Since then, Duke lost eight players to graduation, transfer or early NBA declarations. Six incoming freshman will arrive on campus in June, including three players rated as the top players at their positions, as Krzyzewski and the Blue Devils reload.
“We really take a good look at our program,” Krzyzewski said. “I think it’s important to always critique your program in every way. Critique doesn’t mean wrong. It’s what’s right. What should we continue. That’s what I’ve been doing and we’re still doing it. I feel it’s moving along well.”
For the first time in 12 years, Krzyzewski doesn’t have any offseason USA Basketball responsibilities vying for his time and attention. The national team’s head coach since 2005, Krzyzewski completed that job after leading the Americans to a third consecutive gold medal at the Rio Olympics last summer and handed the reins to San Antonio Spurs coach Gregg Popovich.
So, preparing for his 38th season as Duke’s coach, his main focus is getting the Blue Devils ready to compete for ACC and NCAA championships.
“We wouldn’t have won 28 games (last season) if I wasn’t in touch,” Krzyzewski said. “We could have been 17-17 and we were close to that. But the main thing is to be in touch with the group you have and make sure that everybody who touches them is in touch.”
The new group will be his youngest in terms of players returning with game experience. Allen is the lone Blue Devil back who played in 30 games last season.
Sophomore center Marques Bolden started one game and played in 24. He played 157 minutes, second-most behind Allen of the returning players.
That puts Allen, an all-American as a sophomore whose injuries and on-court tripping controversies limited him as a junior, in a lonely leadership position. He was a captain last season before that title was stripped when he was suspended for one game for tripping Elon player Steven Santa Ana.
“It’s not as much a burden as it is an opportunity,” Krzyzewski said of Allen. “I think anyone who has been a really good leader for us has been a great player. I think a burden would be if he had that and all the ballhandling and running of the team. I’d like for him to do that at times but for him to be more who he naturally is. He can score the ball.”

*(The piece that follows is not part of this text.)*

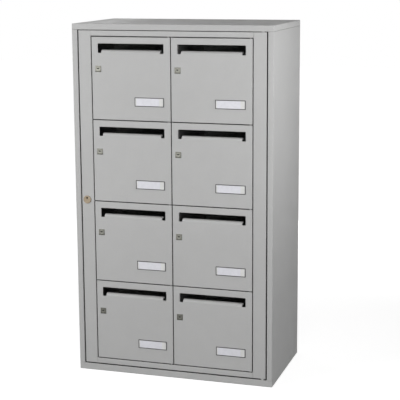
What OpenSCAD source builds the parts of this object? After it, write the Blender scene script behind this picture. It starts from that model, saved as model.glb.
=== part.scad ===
// Collective mailbox unit: a steel case with eight letter boxes in two columns.
// Each box has its own locked door with a letter slot. All the doors sit in one hinged
// service frame, which opens the whole front at once. Millimetres, +Z up, front faces -Y,
// origin in the middle of the floor contact.

/* [Letter doors] */
// Width of one letter door
door_w = 274.8; // [255:0.1:330]
// Height of one letter door
door_h = 275; // [250:0.1:340]
// Depth of the turned-in door edges
door_depth = 20; // [19:0.5:26]
// Depth of the turned-in edge beside the hinge pins
hinge_edge_depth = 12; // [8:0.5:14]
// Free gap around each letter door
door_gap = 3; // [2:0.1:4]
// Thickness of the door sheet
door_sheet = 1.5; // [1:0.1:2]
// Outer radius of the bent door edges
door_bend = 2.2; // [2.1:0.1:3]

/* [Letter slot] */
// Width of the letter slot
slot_w = 230.8; // [180:0.2:232]
// Distance from the top of the door to the slot
slot_from_top = 21.4; // [15:0.2:40]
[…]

To help with that, Duke has brought in freshman point guard Trevon Duval, a five-star recruit and the No.1 point guard in the class of 2017. Unlike past seasons when multiple players could bring the ball up the court and get Duke into its offense, Duval will be asked to be the main distributor.
“We try to personalize it to the people we have,” Krzyzewski said. “I don’t know what our offense will be right now. I do know that Trevon is going to have the ball and he knows what to do with it. Will he have it all the time? No he shouldn’t have it all the time. Will he have it a lot? Yeah.”
Another benefit of Krzyzewski’s USA Basketball commitments having ended is the chance for Duke to take a foreign trip this summer.
The NCAA allows teams to take one every four years and Duke is finalizing plans to head to the Dominican Republic in August. That also allows the Blue Devils to practice up to 10 times on campus before leaving the country to play exhibition games.
For a team that’s seen its roster turned over, such a trip comes at the perfect time.
“It’s really important,” Krzyzewski said. “We have so many new guys. I think that’s how we will be from now on. Hopefully that means we have a lot of guys who are going to be NBA players too. It gives Grayson a chance to be a leader. It gives Antonio (Vrankovic) and Javin (DeLaurier), guys who didn’t play as much, a chance to assert themselves and give our freshmen a chance to see what it’s like to play against really good competition.”